Counsel contends that the defendant administrator has a duty toward the Pennsylvania tort claimant as a creditor; that he has been guilty of nonperformance of that duty and is, therefore, amenable to the Pennsylvania courts. Until plaintiff reduces the tort claim to judgment, it can hardly be said that he is more than a potential creditor toward whom the defendant administrator would owe no active duty. Ordinarily, an administrator will determine that it is his duty to resist an unliquidated tort claim, at least until judgment.
Statutes governing the service of process must be strictly construed, inasmuch as they are in derogation of the common law. Williams et ux. v. Meredith, Appellant, 326 Pa. 570, 572, 192 A. 924, 115 A.L.R. 890. We cannot extend the language used in the Fiduciaries Act of 1949 to authorize substituted service in this case.
As to substituted service on the defendant partnership, we are of the opinion that it is valid. The language of the Nonresident Motorist Act plainly applies to 'any nonresident * * * , being the operator or owner of any motor vehicle, who shall accept the privilege * * * of operating a motor vehicle, or of having the same operated, within the Commonwealth * * * .' (Italics supplied.)
Moreover, the statute was designed to effect service upon nonresidents against whom injured parties had claims.
We think the Legislature intended to include claims against nonresident partnerships who have cars operated within Pennsylvania upon partnership business and actually driven by a principal and owner of the business.
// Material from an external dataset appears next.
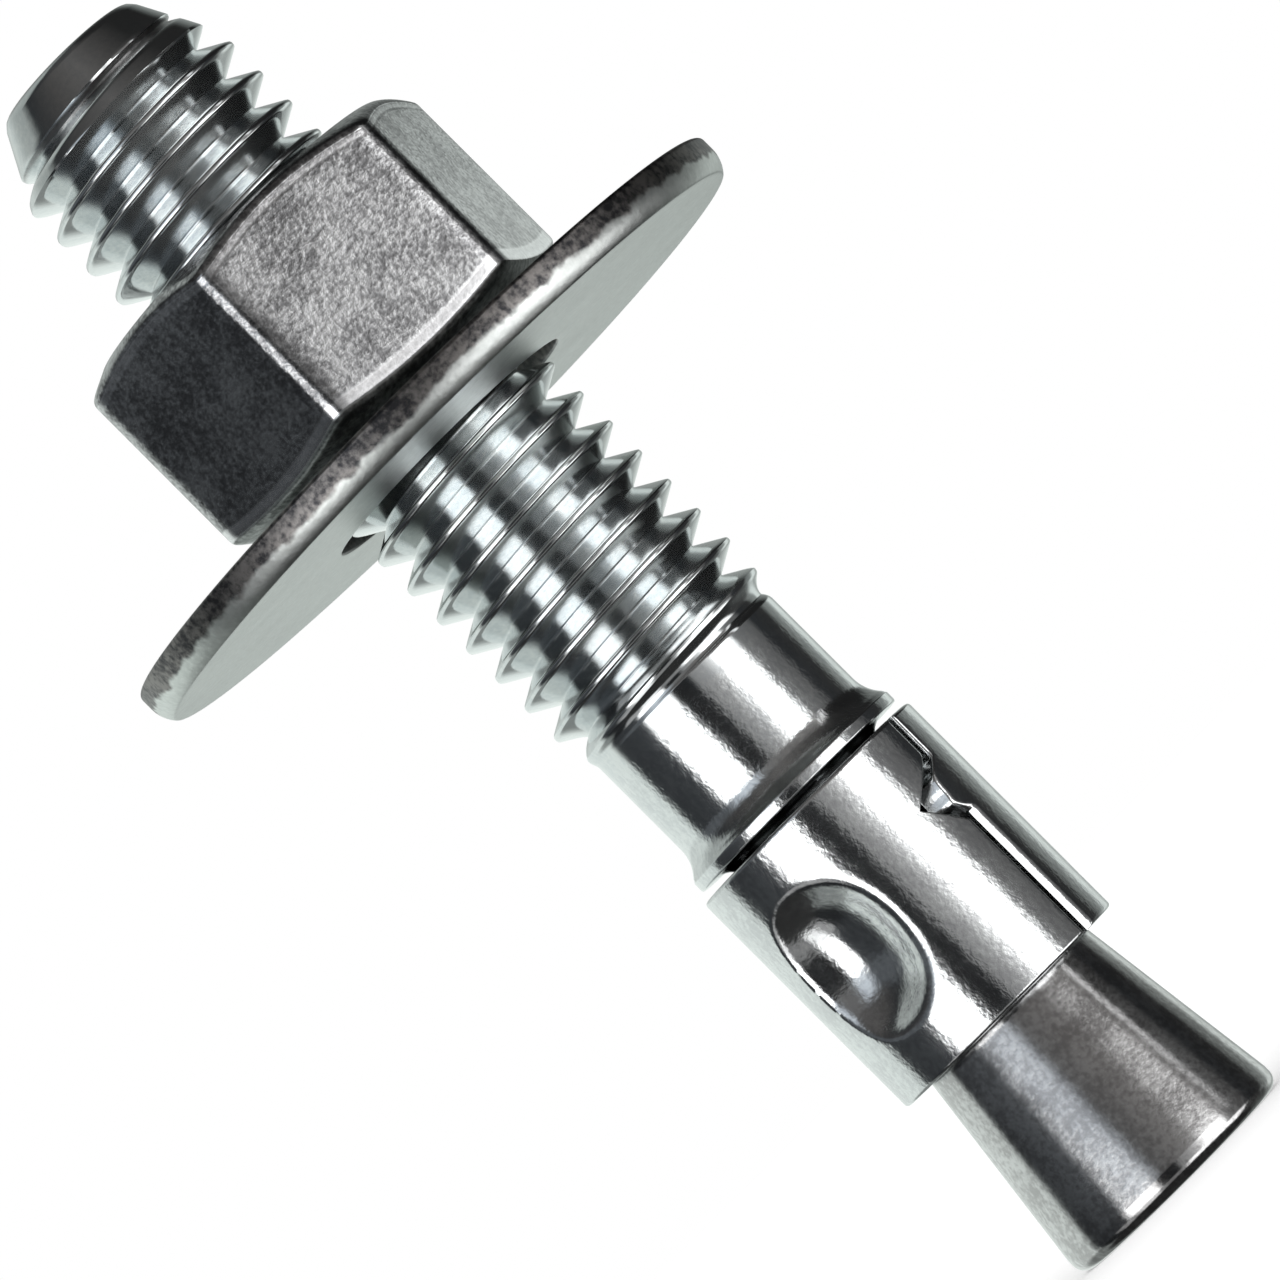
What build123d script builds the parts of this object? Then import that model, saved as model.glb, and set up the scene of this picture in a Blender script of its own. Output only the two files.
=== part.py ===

Under such circumstances when an injury occurs the partnership may be liable and all of the partners may be liable jointly and severally for a partner's tort.
It appears that on the day of the accident partner Joseph Rigutto, on behalf of the defendant company, had accepted the privilege of using the highways of Pennsylvania when he undertook a trip from West Virginia to Pittsburgh upon partnership business in his own car.
The question is: Can the nonresident partnership be regarded as the 'operator' of this vehicle owned and driven by Joseph Rigutto? Within the plain language of the statute, and certainly within its intendment, this partnership became the 'operator' of the vehicle involved when, by a partner, it accepted the privilege 'of having the same operated, within the Commonwealth * * * .'
We examined the case
cited by the defendant. There the defendant corporation 'was the lessee of a vehicle which was being operated and driven by Schellhorn who was engaged on the * * * Company's business.' Schellhorn also owned the vehicle. He might have been an independent contractor. Nowhere in the opinion is he called an employee or agent. We are also aware of the cases
where the vehicles involved were owned and operated by employees of the defendant corporations. In all these cases service upon the corporations under the Nonresident Motorist Act was set aside.
The defendant partnership contends that in absence of a Pennsylvania Appellate Court decision, this court is bound by these Pennsylvania lower court decisions.
We concede that we would be bound by them if the instant case were in point, but it is not.
If, like a corporation, a partnership is considered an entity, of course it cannot physically drive a car. But, in Pennsylvania, subject to exceptions, 'a partnership is not recognized as an entity like a corporation, * * * it is not a legal entity having as such a domicile or residence separate and distinct from that of the individuals who compose it. It is rather a relation or status between two or more persons who unite their labor or property to carry on a business for profit.'
Thus when a nonresident partner drives his own car or that of a third person in Pennsylvania upon partnership business, this operation, in our opinion, is equivalent to operation by the nonresident partnership for the purpose of substituted service. A partner occupies a position of closer identity to his partnership than does a mere agent, servant or employee of a corporation.
Contra to the Pennsylvania lower court cases cited in the footnotes is the careful analysis of the problems of substituted service written in Goodrich-amram's Pennsylvania Procedure in the sections under Rule 2077. It is stated by this respected authority at Section 2077(a)-4: 'The Pennsylvania statute is clearly broader in scope than the form of statute stating that operation of a car shall make it applicable, since the Pennsylvania Act applies to the operator or owner of any vehicle operating or having the same operated in Pennsylvania. Because of this greater scope the Pennsylvania Act is not limited to the driver and should be construed to extend to any nonresident having a motor vehicle physically operated by another.'
At Section 2077(a)-13 it is said: 'The provision that the Act applies to one having a car operated shows that the Act is not restricted to the case of a non-resident physically operating his car, but includes a non-resident, who through an agent or employee, has a car operated within the state.'
This interpretation finds support in decisions from other jurisdictions having statutes similar to the Pennsylvania Act
and corroborates our view thereof.
The service of the summons and complaint on the Italian Terrazzo Mosaic Co., a partnership, is sustained.